Some production involves multiple people: Maybe it takes multiple people to carry a heavy object, or to pick apples (one in the tree & one on the ground with a basket?), or to operate a giant machine. Or people decide they’d rather do it together with other people (e.g. because the total quantity produced is more than any one person wants, or to finish the job more quickly). So there needs to be some kind of deal between the people on how to divide up what they produce. That also seems kind of like trade. Less so in some simple cases (a group of people dividing up the work equally and then dividing up the output equally), more so as it gets more complicated.
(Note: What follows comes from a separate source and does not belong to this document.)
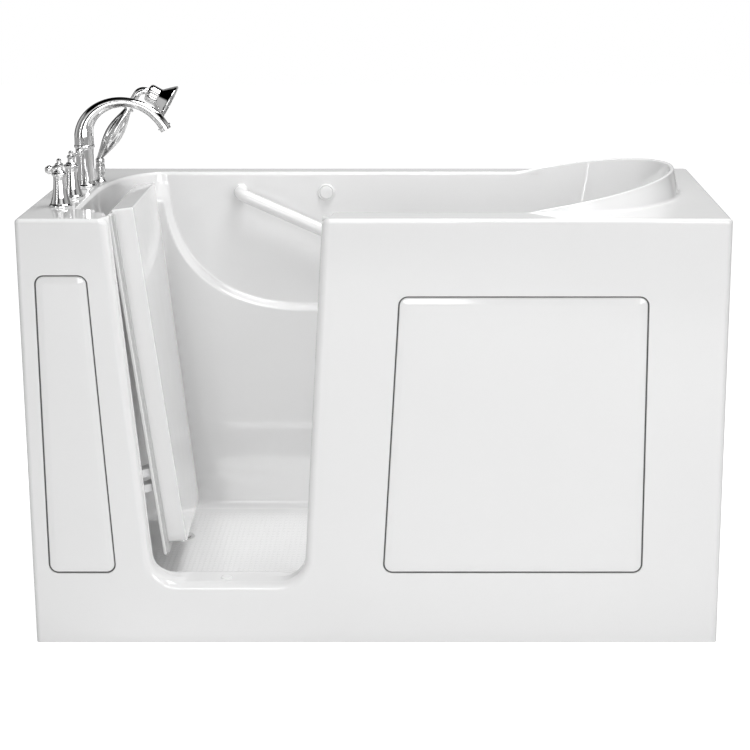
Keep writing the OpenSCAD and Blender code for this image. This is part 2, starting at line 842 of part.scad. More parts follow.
// From the button's housing down the back of the tub to the waste pipe
module overflow_pipe() {
    x = button_at[0];
    end = drain_at[0] + waste_r + seat;
    side_r = over_r - 1.5;
    pipe_t = 2.5;
    color([0.3, 0.3, 0.32]) difference() {
        union() {
            translate([x, over_y, waste_z - over_r])
                cylinder(r = over_r, h = button_at[2] + 2 * over_r - waste_z);
            translate([end, over_y, waste_z]) rotate([0, 90, 0]) cylinder(r = side_r, h = x - end);
            translate([x, rim_b + tail_end, button_at[2]]) rod_y(side_r, over_r);
        }
        translate([x, over_y, waste_z - side_r + pipe_t])
            cylinder(r = over_r - pipe_t, h = button_at[2] + 2 * side_r - waste_z - 2 * pipe_t);
        translate([end - 1, over_y, waste_z]) rotate([0, 90, 0])
            cylinder(r = side_r - pipe_t, h = x - end + 1);
        translate([x, rim_b + tail_end - 1, button_at[2]]) rod_y(6, over_r + 1);
    }
}

module drain_flange() {
    color(bright) translate([drain_at[0], drain_at[1], 0]) difference() {
        union() {
            translate([0, 0, floor_h]) cylinder(r = waste_r + 17, h = 2.5);
            translate([0, 0, waste_z + waste_r + 1]) cylinder(r = waste_r, h = floor_h - waste_z - waste_r);
        }
        translate([0, 0, waste_z]) cylinder(r = waste_r - 3, h = 200);
    }
}

module drain_stopper() {
    color(bright) translate([drain_at[0], drain_at[1], floor_h + 2.5 + seat]) {
        cylinder(r = waste_r + 9, h = 3);
        translate([0, 0, 3]) cylinder(r1 = waste_r + 9, r2 = waste_r + 4, h = 2.5);
        translate([0, 0, -14]) cylinder(r = 4, h = 14);
    }
}

spigot_l = 30;                       // end of the waste pipe that a trap fits over
module waste_pipe() {
    end = y_b - 6;
    bore = waste_r - 3;
    color([0.3, 0.3, 0.32]) translate([drain_at[0], drain_at[1], waste_z]) difference() {
        union() {
            translate([0, 0, -waste_r - 1]) cylinder(r = waste_r + 1, h = 2 * waste_r + 1.7);
            rod_y(waste_r, end - spigot_l - drain_at[1]);
            rod_y(waste_r - 1, end - drain_at[1]);
        }
        translate([0, 0, -bore]) cylinder(r = bore, h = 100);
        rod_y(bore - 1, far);
    }
}

//// Taps ////

spout_shank = deck_h - pipe_z - 10;

module spout_column() {
    color(bright) translate([taps_x + 2, spout_y, deck_h]) rotate_extrude() polygon([
        [0, -spout_shank], [shank_r, -spout_shank], [shank_r, 0], [26, 0], [26, 3], [23, 6], [22.4, 9],
        [21.2, 14], [20.6, column_h * 0.5], [21, column_h - 8], [21.4, column_h - 4], [23.5, column_h - 3],
        [24, column_h], [23.5, column_h + 3], [21.5, column_h + 4], [0, column_h + 4]]);
}

spout_base = [taps_x + 2, spout_y, deck_h + column_h + 4];
spout_a = spout_reach * 0.49;        // the near half of the arch
spout_b = spout_rise - 20;
spout_far_r = 110;
far_turn = asin((spout_reach - spout_a) / spout_far_r);

// Points, radii and directions along the spout: a quarter ellipse, then a round arc
function spout_point(t) = t < 0.5
    ? let (a = 180 * t) spout_base + [spout_a * (1 - cos(a)), 0, 20 + spout_b * sin(a)]
    : let (a = far_turn * (2 * t - 1)) spout_base
        + [spout_a + spout_far_r * sin(a), 0, 20 + spout_b - spout_far_r * (1 - cos(a))];
function spout_dir(t) = t < 0.5
    ? let (a = 180 * t) atan2(spout_a * sin(a), spout_b * cos(a))
    : 90 + far_turn * (2 * t - 1);
function spout_rad(t) = spout_r + 10 * pow(1 - min(1, t * 1.5), 1.4)
    - 2.3 * sin(180 * min(1, t * 1.15));

module spout_arc() {
    n = 22;
    steps = 20;
    color(bright) loft(concat(
        [ring(spout_base, spout_rad(0), 0, n)],
        [for (i = [0 : steps]) ring(spout_point(i / steps), spout_rad(i / steps), spout_dir(i / steps), n)]));
}

module spout_outlet() {
    color(bright) translate(spout_point(1)) rotate([0, spout_dir(1), 0]) {
        cylinder(r = spout_r + 3.4, h = 4);
        translate([0, 0, 4]) cylinder(r = spout_r + 0.6, h = 7);
    }
}

module tap_bell() {
    color(bright) translate([0, 0, deck_h]) difference() {
        rotate_extrude() polygon([
            [0, pipe_z - deck_h], [shank_r, pipe_z - deck_h], [shank_r, 0], [bell_r, 0],
            [bell_r + 0.8, 2], [bell_r, 5], [bell_r - 2.5, 7.5],
            [bell_r - 6.6, bell_h * 0.28], [bell_r - 9.6, bell_h * 0.52], [bell_r - 11, bell_h * 0.78],
            [bell_r - 10.6, bell_h - 8], [bell_r - 8, bell_h - 5.5], [bell_r - 7.4, bell_h - 3],
            [bell_r - 8.4, bell_h - 1], [bell_r - 10, bell_h], [0, bell_h]]);
        translate([0, 0, pipe_z - deck_h - 1]) cylinder(r = stem_r + pin_gap, h = 2 * far);
    }
}

stem_r = 6;
module hot_bell() translate([taps_x - 2, hot_y, 0]) tap_bell();
module cold_bell() translate([taps_x + 1, cold_y, 0]) tap_bell();

module tap_stem(at) {
    color(steel) translate([at[0], at[1], pipe_z + 5])
        cylinder(r = stem_r, h = deck_h + bell_h + 5 - pipe_z);
}
module hot_stem() tap_stem([taps_x - 2, hot_y]);
module cold_stem() tap_stem([taps_x + 1, cold_y]);

// Hub, lever and lobed end knob; the lever leans up a little towards its end
module tap_lever(turn, rise) {
    color(bright) translate([0, 0, deck_h + bell_h + seat]) difference() {
        union() {
            rotate_extrude() polygon([[0, 0], [12, 0], [12.5, 1.5], [11, 3.5], [8, 5], [7.6, 12],
                [9.5, 14.5], [9.5, 17], [8, 20], [4.2, 21.5], [5.2, 24], [5.4, 26.5],
                [3.6, 29.6], [0, 30.8]]);
            rotate([0, 0, turn]) translate([0, 0, 15]) rotate([0, 90 - rise, 0]) {
                cylinder(r1 = 5.6, r2 = 4, h = lever_l - 14);
                translate([0, 0, lever_l - 17]) cylinder(r = 5.8, h = 2.5);
                translate([0, 0, lever_l - 6]) sphere(r = 10);
            }
        }
        translate([0, 0, -1]) cylinder(r = stem_r + pin_gap, h = 11.5);
    }
}
module hot_lever() translate([taps_x - 2, hot_y, 0]) tap_lever(-107, -4);
module cold_lever() translate([taps_x + 1, cold_y, 0]) tap_lever(74, 8);

// Brass casting under the deck that joins both valves to the spout
module valve_manifold() {
    boss = 15;
    y1 = spout_y;
    color([0.75, 0.6, 0.3]) difference() {
        union() {
            translate([taps_x, hot_y, pipe_z]) rod_y(8, y1 - hot_y);
            for (p = [[taps_x - 2, hot_y], [taps_x + 1, cold_y]])
                translate([p[0], p[1], pipe_z - 22]) cylinder(r = boss, h = 40);
            translate([taps_x + 2, y1, pipe_z - 15]) cylinder(r = boss, h = 32);
        }
        for (p = [[taps_x - 2, hot_y], [taps_x + 1, cold_y]])
            translate([p[0], p[1], pipe_z]) cylinder(r = shank_r + pin_gap, h = 60);
        translate([taps_x + 2, y1, pipe_z + 10]) cylinder(r = shank_r + pin_gap, h = 60);
    }
}

inlet_z = 110;
inlet_r = 10.4;                      // over the thread of a half-inch connector
module supply_pipe(x, y) {
    h = pipe_z - 22 - inlet_z;
    color([0.7, 0.45, 0.3]) translate([x, y, inlet_z]) difference() {
        union() {
            cylinder(r = 7.5, h = h);
            cylinder(r = inlet_r, h = 20);
        }
        translate([0, 0, -1]) cylinder(r = 6, h = h + 2);
    }
}
module hot_supply_pipe() supply_pipe(taps_x - 2, hot_y);
module cold_supply_pipe() supply_pipe(taps_x + 1, cold_y);

module deck_nuts() {
    color(steel) for (p = [
            [taps_x - 2, hot_y, shank_r], [taps_x + 1, cold_y, shank_r],
            [taps_x + 2, spout_y, shank_r], [shower_at[0], shower_at[1], shank_r - 2]])
        translate([p[0], p[1], under_deck - 10]) difference() {
            union() {
                cylinder(r = p[2] + 5, h = 7, $fn = 6);
                translate([0, 0, 7]) cylinder(r = p[2] + 6, h = 3);
            }
            translate([0, 0, -1]) cylinder(r = p[2] + pin_gap, h = 12);
        }
}

//// Hand shower ////

socket_r = 6.5;
holder_h = 52;

module shower_holder() {
    color(bright) translate([shower_at[0], shower_at[1], deck_h]) difference() {
        rotate_extrude() polygon([
            [0, -58], [shank_r - 2, -58], [shank_r - 2, 0], [13, 0], [13.4, 2], [12.4, 5], [9.4, 9],
            [8.4, 14], [9, 20], [11.4, 26], [11, 40], [9.4, 46], [10.4, 48], [10.4, holder_h - 1],
            [9.4, holder_h], [0, holder_h]]);
        translate([0, 0, holder_h - 26]) cylinder(r = socket_r + pin_gap, h = 40);
        translate([0, 0, -60]) cylinder(r = 4, h = 80);
    }
}

grip_from = [shower_at[0], shower_at[1], deck_h + holder_h + 8];
handle_way = [sin(handle_lean), 0, cos(handle_lean)];
function grip_point(t) = grip_from + t * handle_l * handle_way;
function grip_dir(t) = handle_lean * min(1, 0.5 + 5 * t);
function grip_rad(t) = 6.8 + 13.4 * pow(max(0, sin(180 * t)), 1.2) + 1.5 * t;
grip_end = grip_point(1);

module shower_handle() {
    n = 20;
    steps = 14;
    color(bright) {
        translate([shower_at[0], shower_at[1], deck_h + holder_h - 24]) cylinder(r = socket_r, h = 28);
        translate([shower_at[0], shower_at[1], deck_h + holder_h + seat]) cylinder(r = 10.5, h = 4.7);
        loft(concat(
            [ring(grip_from - [0, 0, 4], 8.5, 0, n)],
            [for (i = [0 : steps])
                ring(grip_point(i / steps), grip_rad(i / steps), grip_dir(i / steps), n)]));
    }
}

// The neck bends over from the handle's end to the head
neck_r = 19;
head_lean = 119;
function neck_point(t) = let (a = handle_lean, k = a + (head_lean - a) * t) grip_end
    + neck_len * handle_way + neck_r * [cos(a) - cos(k), 0, sin(k) - sin(a)];
module shower_neck() {
    n = 16;
    steps = 10;
    a = handle_lean;
    color(bright) {
        translate(grip_end) rotate([0, a, 0]) cylinder(r = 13, h = 4);
        loft(concat(
            [ring(grip_end + 3 * handle_way, 9.4, a, n)],
            [for (i = [0 : steps]) ring(neck_point(i / steps), 8.7, a + (head_lean - a) * i / steps, n)]));
    }
}

head_at = neck_point(1);
plate_at = 52.5;                     // where the spray plate's recess begins
module shower_head() {
    color(bright) translate(head_at) rotate([0, head_lean, 0]) difference() {
        rotate_extrude() polygon([
            [0, 0], [13, 0], [18.5, 1.6], [21.2, 5], [21.8, 9], [21.8, 27], [22.6, 30], [26.5, 34],
            [shower_r - 10.5, 43], [shower_r - 2, 52.5], [shower_r, 55.5], [shower_r, 57],
            [shower_r - 1, 58.5], [0, 58.5]]);
        translate([0, 0, plate_at]) cylinder(r = shower_r - 4, h = 20);
    }
}

module spray_face() {
    color([0.75, 0.76, 0.78])
    translate(head_at) rotate([0, head_lean, 0]) translate([0, 0, plate_at]) difference() {
        cylinder(r = shower_r - 4.3, h = 5);
        for (k = [1 : 4], i = [0 : 6 * k - 1])
            rotate([0, 0, 60 * i / k]) translate([k * 8, 0, 3]) cylinder(r = 1.1, h = 5);
    }
}

tub_basin();
seat_basin();
back_wall();
ledge_corner();
tub_deck();
drain_floor();
front_apron();
left_end_panel();
right_end_panel();
left_access_panel();
right_access_panel();
left_panel_studs();
right_panel_studs();
base_rails();
cross_rails();
frame_posts();
deck_bearers();
seat_legs();
floor_pads();
levelling_feet();
foot_nuts();
door_leaf();
door_inner_panel();
door_gasket();
hinge_brackets();
hinge_arms();
hinge_pins();
latch_handle();
latch_spindle();
latch_cam();
latch_escutcheon();
latch_keeper();
threshold_cap();
grab_bar();
grab_bar_flanges();
grab_bar_bolts();
drain_button();
button_bezel();
overflow_pipe();
drain_flange();
drain_stopper();
waste_pipe();
spout_column();
spout_arc();
spout_outlet();
hot_bell();
cold_bell();
hot_lever();
cold_lever();
hot_stem();
cold_stem();
valve_manifold();
hot_supply_pipe();
cold_supply_pipe();
deck_nuts();
shower_holder();
shower_handle();
shower_neck();
shower_head();
spray_face();
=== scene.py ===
# %% [markdown]
# # A walk-in bathtub
# The scene is built in steps: materials first, then the moulded tub, its door and
# panels, and last the taps, the light and the camera. All lengths are in millimetres
# until a mesh is made, +X is right, +Y is back and +Z is up, and the tub stands on Z = 0.

# %% Open the frame
import math

import bpy
from mathutils import Matrix, Vector
from mathutils.geometry import delaunay_2d_cdt

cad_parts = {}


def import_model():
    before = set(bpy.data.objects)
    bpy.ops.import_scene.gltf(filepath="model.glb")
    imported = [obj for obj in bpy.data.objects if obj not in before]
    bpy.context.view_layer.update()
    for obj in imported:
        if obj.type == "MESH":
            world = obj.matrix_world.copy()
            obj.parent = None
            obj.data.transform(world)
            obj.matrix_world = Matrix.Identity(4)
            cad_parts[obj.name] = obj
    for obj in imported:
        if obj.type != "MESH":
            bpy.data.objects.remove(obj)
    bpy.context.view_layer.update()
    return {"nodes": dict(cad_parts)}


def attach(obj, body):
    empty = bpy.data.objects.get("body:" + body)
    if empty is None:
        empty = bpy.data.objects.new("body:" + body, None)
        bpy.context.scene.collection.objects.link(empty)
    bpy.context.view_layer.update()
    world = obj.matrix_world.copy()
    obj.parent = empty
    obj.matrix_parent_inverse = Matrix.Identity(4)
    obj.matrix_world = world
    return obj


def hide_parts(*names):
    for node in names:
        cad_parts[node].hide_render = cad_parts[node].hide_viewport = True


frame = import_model()
MM = 0.001

# %% [markdown]
# The sizes below are the construction's own, except that the ledge's slope is drawn
# steeper: LEDGE_BAND is its height here, and the construction's is 18 mm. The doorway's
# sides lean, so two functions give their place at any height. An arc helper serves the
# roundings.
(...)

Complicated many-person coordination: Maybe a bunch of people work together to build, supply, and operate the giant t-shirt machine and divide the t-shirts between themselves. But the most efficient way to get the screws for the machine is with a giant machine that produces way more screws than the t-shirt machine needs, so most of the screws are used for other purposes. And the most efficient way to make the fertilizer for the cotton fields involves making way more fertilizer than is needed for the t-shirt cotton. Etc. So we have multiple giant teams, partially overlapping, e.g the screw-machine-makers have a small role in the t-shirt production & in the production of many other things, and so get a little share of each. With long supply chains this might look more like screw-machine-makers bartering screws for t-shirts rather than screw-machine-makers being part of the t-shirt team. And if you think about schemes for arranging all of this, those can start to look more like trade and an economy, e.g. all these people communicating & coordinating to figure out how much to make of each thing and where to send it and so on might want to use something that looks a lot like prices (related keywords: the knowledge problem).